For Freshers and Their Parents Everywhere

york

York Minster from the City Walls (Credit: John Lawson, Getty Images)

My mother cried when I went to university at York. My father looked a bit pinched. It wasn‘t the place, it was the going.

I’m sure they could not have known for sure how convoluted regular contact would become. Queuing with a pile of coins cupped in both hands by the three payphones either after six or at weekends. Cheap rate as opposed to peak rate, you see. No mobiles. No skype. No answering machines even. No, they couldn’t have foreseen that level of detail.

I think it was possibly some anxiety about the unknown. Dad didn’t go to university. Mum studied in the city where she lived, and she was looking to escape unhappy school days and stifling home life. But their first-born, going to the other end of the country (although as we all know York is an island of the south marooned in North Yorkshire), leaving behind (they thought) an idyllic set up at home? How could he? Would he be ok? Worry, worry and tears.

I just couldn’t understand this at the time. This was a biggish deal, sure, but it was something that had been planned, talked about, I was ready and raring to go. Hell, it was their idea in the first place..

But maybe, maybe it was a self-centred fear.

Perhaps they knew that it wouldn’t just be the lengthening distance that made for tenuous conversations, a strained relationship. Perhaps they had a fear of being left behind or a fear of being left out?, Perhaps, based-in-their own ignorance, fear for me.

Chances are they may well have been right: I didn’t give the tears much more than a passing thought. I didn’t look back.  I didn’t come home. Too youthfully arrogant. Even  the predictable things that went wrong came as a surprise.

With our young daughters, we  made a weekend return  to  York,  wandered the walls and snickleways, did the Jorvik  and embedded in their young minds  that  going to  university  was a natural, unavoidable  stage in life. Then along came the hike in both student numbers and fees that made old thinking largely redundant.

But that was before Heslington East. Langwith and Goodricke  were still where – in my mind – they always will be. When there  were  still only  six colleges,  when  York  was just  our place, and not – as Wiki now says – a global powerhouse  amongst academic establishments.
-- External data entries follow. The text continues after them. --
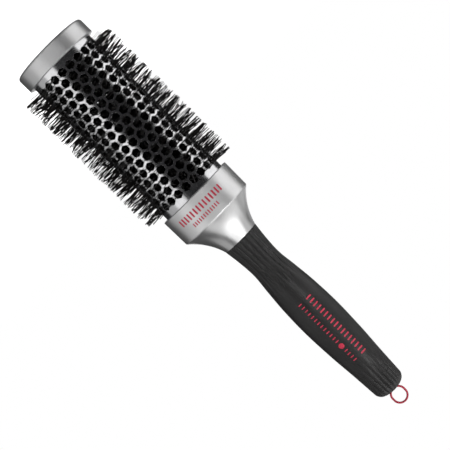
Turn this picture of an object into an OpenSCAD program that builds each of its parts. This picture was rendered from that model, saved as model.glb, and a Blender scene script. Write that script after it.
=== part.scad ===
// Round barrel hair brush: a perforated metal barrel with nylon bristles on a
// twisted wire core, a flared silver neck, a soft grip, and a sectioning pick
// with a red pull ring that is stored in the end of the grip.
// The brush stands on its end cap. The cap's face is z = 0, the Z axis is the
// axis of the brush, and the pull ring lies in the XZ plane.

/* [Barrel] */
// Outer diameter of the perforated barrel tube
barrel_d = 39; // [38:0.25:39.5]
// Wall of the barrel tube
barrel_wall = 0.9; // [0.7:0.1:1.1]
// Height of the first row of holes above the cap's face
first_row_z = 14.6; // [14.2:0.1:15.2]
// Distance between two rows of holes, along the barrel
row_pitch = 4.87; // [4.7:0.01:4.9]
// Number of rows of holes, and of bristle rings
rows = 18; // [12:1:18]
// Number of holes round the barrel in one row
holes_per_row = 22; // [18:1:22]
// Width of a six-sided hole across its flats
hole_af = 4.3; // [3.9:0.1:4.5]

/* [End cap] */
// Diameter of the end cap
cap_d = 43.8; // [42:0.1:45]
// Length of the end cap
cap_h = 9.1; // [8.5:0.1:10.5]

/* [Bristles] */
// Diameter over the bristle tips
bristle_d = 58; // [50:1:60]
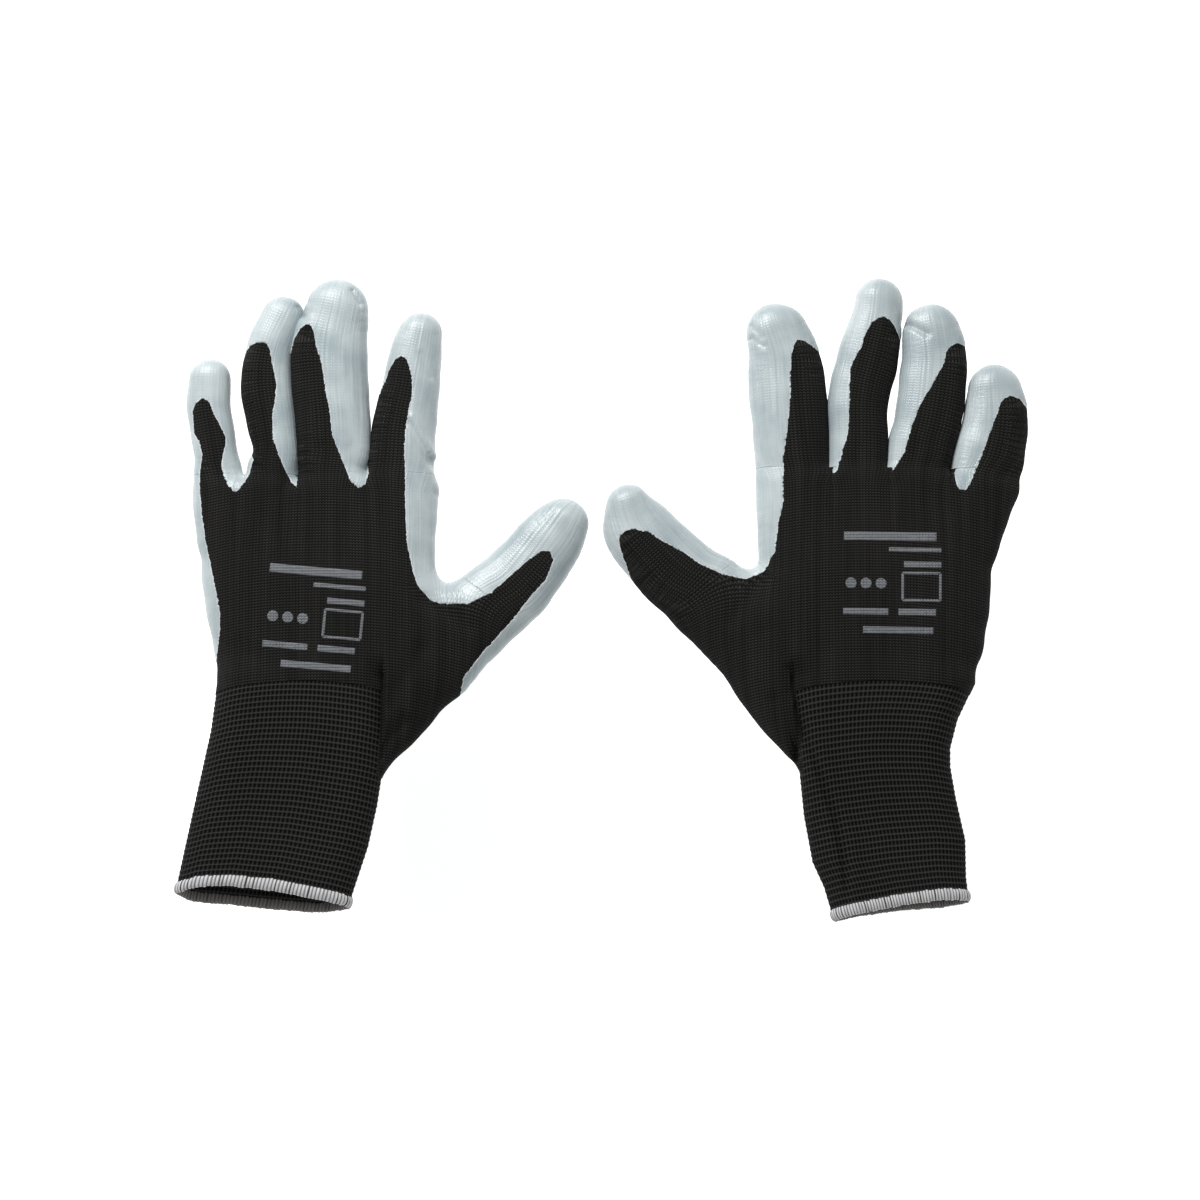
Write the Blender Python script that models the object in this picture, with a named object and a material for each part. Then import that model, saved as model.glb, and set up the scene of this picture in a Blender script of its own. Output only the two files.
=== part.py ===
"""A pair of knitted work gloves with dipped palms, lying palms down with the fingers along +Y.

Each glove is a knitted liner, a ribbed cuff with an overlocked hem, a dipped coating over the palm,
sides and fingertips, and a small print on the back of the hand. The liner and the coating are cut
where the cloth bends, at the knuckles, the thumb's root and the wrist, so that each length can turn.
Lengths are in millimetres here and are put into metres when a mesh is made.
"""

import math

import bmesh
import bpy
import numpy as np
from mathutils import Vector

MM = 0.001

# Cloth and coating, measured outwards from the liner's outer face.
LINER_WALL = 0.8
COATING_GAP = 0.3
COATING_FACE = 0.9
PRINT_FACE = 0.5
GROUND_TO_LINER = COATING_FACE
HALF_GAP = 0.3

# Lines across each glove where it bends.
KNUCKLE_Y = 44.0
WRIST_Y = -38.0
COATING_END_Y = -33.0

# Corners round one section, and how square the sections are (2 is an ellipse).
DIGIT_SIDES, HAND_SIDES = 12, 16
DIGIT_SQUARENESS, HAND_SQUARENESS = 2.3, 3.0

WEB_WALL = 0.9
STALL_HOLE_INSET = 2.2
THUMB_HOLE_INSET = 1.6
STUB_LIFT = 0.4
STUB_OVERLAP = 3.0
HEM_RADIUS = 2.2
HEM_POINTS = 28
HEM_GAP = 0.35

# name: (colour, roughness, metallic)
FINISHES = {
    "knit": ((0.021, 0.021, 0.019), 0.85, 0.0),
    "rib": ((0.024, 0.023, 0.021), 0.9, 0.0),
    "coating": ((0.48, 0.55, 0.57), 0.35, 0.0),
    "hem_thread": ((0.34, 0.34, 0.35), 0.8, 0.0),
    "print_ink": ((0.10, 0.12, 0.15), 0.6, 0.0),
}

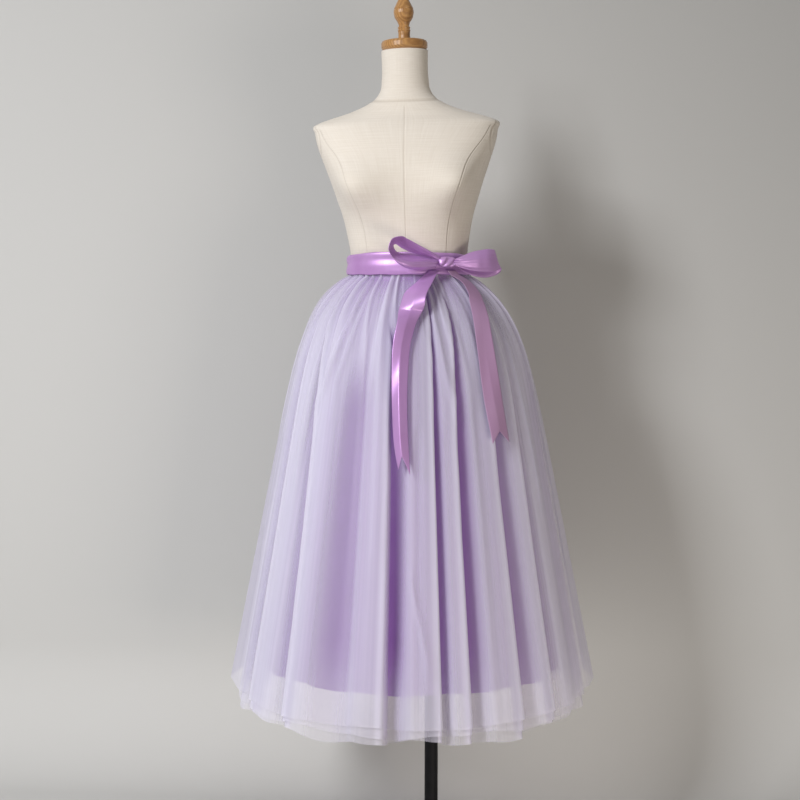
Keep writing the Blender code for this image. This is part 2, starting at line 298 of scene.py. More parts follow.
def new_effect(
    name: str, inputs: dict[str, float | None], outputs: list[str]
) -> tuple[Bench, bpy.types.Node, bpy.types.Node]:
    """Start a shared effect.

    Args:
        name: the group's name.
        inputs: its inputs with their starting values, None for a vector.
        outputs: its outputs, all numbers.

    Returns:
        The group's bench, its input node and its output node.
    """
    tree = bpy.data.node_groups.new(name, "ShaderNodeTree")
    for label, value in inputs.items():
        kind = "NodeSocketVector" if value is None else "NodeSocketFloat"
        socket = tree.interface.new_socket(label, in_out="INPUT", socket_type=kind)
        if value is not None:
            socket.default_value = value
    for label in outputs:
        tree.interface.new_socket(label, in_out="OUTPUT", socket_type="NodeSocketFloat")
    bench = Bench(tree)
    return bench, tree.nodes.new("NodeGroupInput"), tree.nodes.new("NodeGroupOutput")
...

And delightful as it is, York isn’t York any more either. No cascades of cyclists tumbling over Skeldergate Bridge  when Pilkington’s knocked off –  or pouring out of hte BR  engineering works.  Coal dust in the air as you walked from campus down Hes Road into town in winter.  No whiff of cocoa and burnt sugar when the wind blew inwards from Terry’s and Rowntrees. Flood marks and an inescapable smell of damp in the old Odeon cinema

Years later and I find myself leaving our eldest in Edinburgh on a bleak late September afternoon. She kisses and hugs me goodbye on Waverley Steps. I am caught by surprise and have to hold back at the tears. Watching the city disappear from the train, I feel that unique bittersweetness and finally begin to understand a bit more about both parenting and life.